# Din, Tarih, İlim, Müzik... > Fıkralar, Mizah ve Müzik >  ibretlik bir eşek hikayesi

## bozok

İbretlik bir eşek hikayesi 


*Günlerden bir gün, köylerden birinde, adamın birinin eşeği, kuyunun birine düşmüş. Niye düşer, nasıl düşer sormayın. Eşek bu. Düşmüş işte. Belki kör bir kuyuydu, ağzı tahtayla kapatılmıştı, belki üzerine de toprak dökülmüştü. Zamanla tahta çürüdü, zayıfladı, üzerindeki toprakta biten otları yemek isteyen eşeğin ağırlığını çekemedi ve güm diye eşeği yuttu kuyu. 

Hayvancık saatlerce acı içinde kıvrandı, bağırdı kendi dilinde. Sesini duyan sahibi gelip baktı ki vaziyet kötü. 

Zavallı eşeği kuyunun dibinde melül mahzun bakınıyor. üstelik yaralanmış. Karşılaştığı bu durumda kendini eşeği kadar zavallı hisseden adamcağız köylüleri yardıma çağırdı. Ne yapsak, ne etsek, nasıl çıkarsak soruları havada kaldı. Sonunda karar verildi ki  kurtarmak için çalışmaya değmez. Tek çare, kuyuyu toprakla örtmek ve hayvanı kuyuya gömmek. 

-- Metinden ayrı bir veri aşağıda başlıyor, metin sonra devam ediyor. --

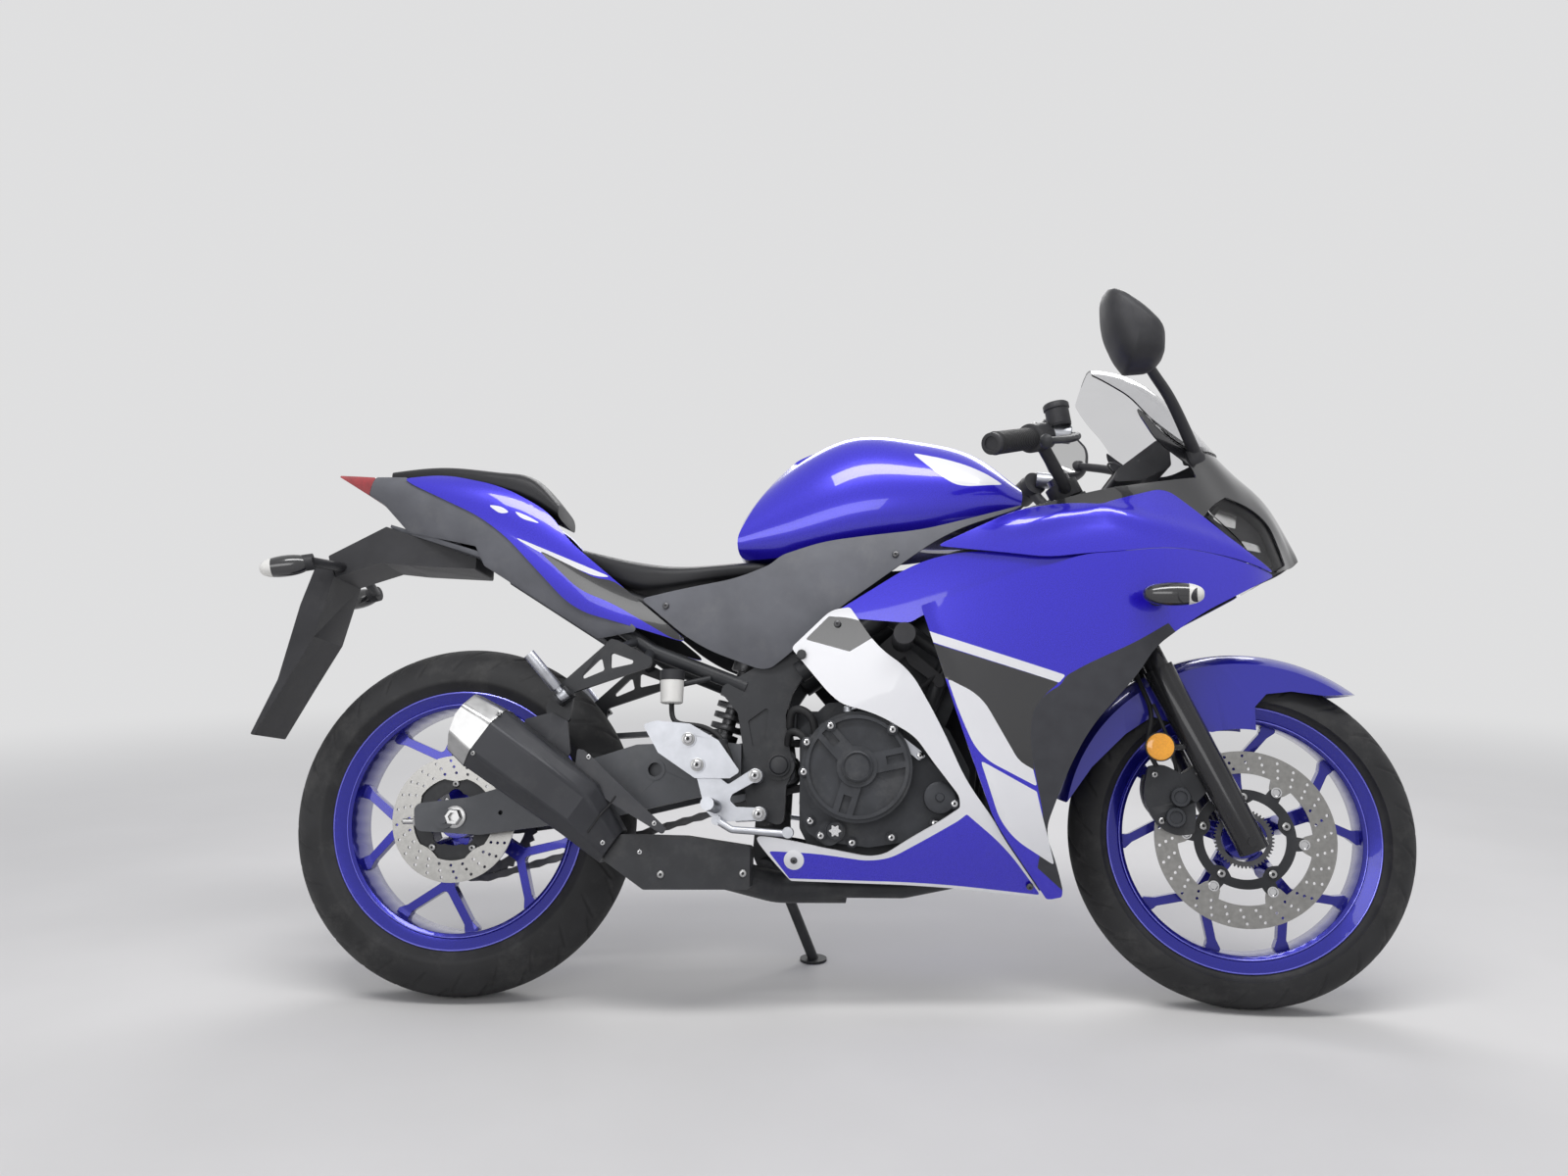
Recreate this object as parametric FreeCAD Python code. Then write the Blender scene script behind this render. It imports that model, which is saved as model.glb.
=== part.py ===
"""Sport motorcycle parked on its side stand.

The machine is modelled upright: X forward, Y to its left, Z up, the rear axle above x = 0 and the
ground at z = 0, in millimetres.  Each piece is then leaned onto the side stand, and the steered
pieces are first turned to the side on which the front wheel was left.
"""
import FreeCAD, Part
import math
import os
from FreeCAD import Vector

# Wheels and their places
WHEELBASE = 1380.0
REAR_TYRE_R = 311.0
REAR_TREAD_R = 70.0
FRONT_TYRE_R = 291.0
FRONT_TREAD_R = 56.0
REAR_RIM_HALF = 56.0
FRONT_RIM_HALF = 43.0
RIM_SEAT_R = 215.0
RIM_FLANGE_HEIGHT = 12.0
RIM_WELL_DEPTH = 16.0
RIM_FLANGE_R = RIM_SEAT_R + RIM_FLANGE_HEIGHT
RIM_INNER_R = RIM_SEAT_R - RIM_WELL_DEPTH
BEAD_GAP = 0.3
SPOKE_COUNT = 5
SPOKE_HALF_Y = 11.0
REAR_SPOKE_FIRST = 41.0
FRONT_SPOKE_FIRST = 19.5
TYRE_SIDES = 60
HUB_R = 34.0
FRONT_HUB_HALF = 46.0
REAR_HUB_HALF = 62.0

# Axles, brakes and chain
AXLE_R = 8.0
AXLE_RUNNING_GAP = 0.05
FRONT_DISC_R = 149.0
REAR_DISC_R = 110.0
FRONT_DISC_WIDTH = 38.0
REAR_DISC_WIDTH = 42.0
DISC_THICK = 4.5
DISC_BUTTONS = 6
FRONT_DISC_Y = -62.0
REAR_DISC_Y = -80.0
CALIPER_SLOT = 14.5
CHAIN_PITCH = 15.875
CHAIN_Y = 92.0
CHAIN_WIDTH = 17.0
CHAIN_PLATE_HALF = 7.5
CHAIN_WAIST = 2.2
CHAIN_PLATE_THICK = 3.4
CHAIN_WEB = 3.6
REAR_TEETH = 43
FRONT_TEETH = 14
SPROCKET_THICK = 6.0
FRONT_SPROCKET_X = 655.0
FRONT_SPROCKET_Z = 425.0

# Steering
RAKE = 25.0
TRAIL = 95.0
FORK_Y = 97.0
FORK_TUBE_R = 20.5
SLIDER_R = 26.0
SLIDER_TOP = 322.0
FORK_TOP = 700.0
LOWER_CLAMP = 470.0
UPPER_CLAMP = 630.0
CLAMP_THICK = 26.0
STEM_R = 15.0
STEM_GAP = 0.05
HEAD_TUBE_R = 31.0
HEAD_GAP = 6.0
BAR_R = 11.0
GRIP_R = 17.0
STEER_REST = -7.0

# Exhaust box
CHAMBER_OUTER = -172.0
CHAMBER_INNER = -92.0

# Frame and swingarm
FRAME_TUBE_R = 19.0
RAIL_R = 13.0
PIVOT_X = 578.0
PIVOT_Z = 405.0
PIVOT_R = 9.0
PLATE_Y = 118.0
PLATE_THICK = 18.0
ARM_Y = 114.0
ARM_THICK = 22.0
SPOOL_X = 96.0
SPOOL_Z = 322.0
SPOOL_R = 4.0
SPOOL_DEPTH = 16.0
ARM_HOLE = (363.0, 397.0)
ARM_HOLE_R = 12.0
PIVOT_CAP_R = 17.0
PIVOT_RIM = 3.0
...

Ellerine aldıkları küreklerle etraftan kuyunun içine toprak attılar. Zavallı hayvan, üzerine gelen toprakları, her seferinde silkinerek dibe döktü. Ayaklarının altına aldığı toprak sayesinde her an biraz daha yükseldi ve sonunda yukarıya kadar çıkmış oldu. Köylüler ağzı açık kalakaldı. 

Kıssadan hisse; Hayat, bazen bizim de üzerimize abanır. (Ne bazeni, çoğu zaman.) üstümüzü toz toprakla örtmeye çalışanlar çok olur. Bunlarla baş etmenin tek yolu, yakınıp sızlanmak değil, düşünüp silkinmek ve kurtulmak, aydınlığa adım atmaktır. Kör kuyuda olsak bile!*

----------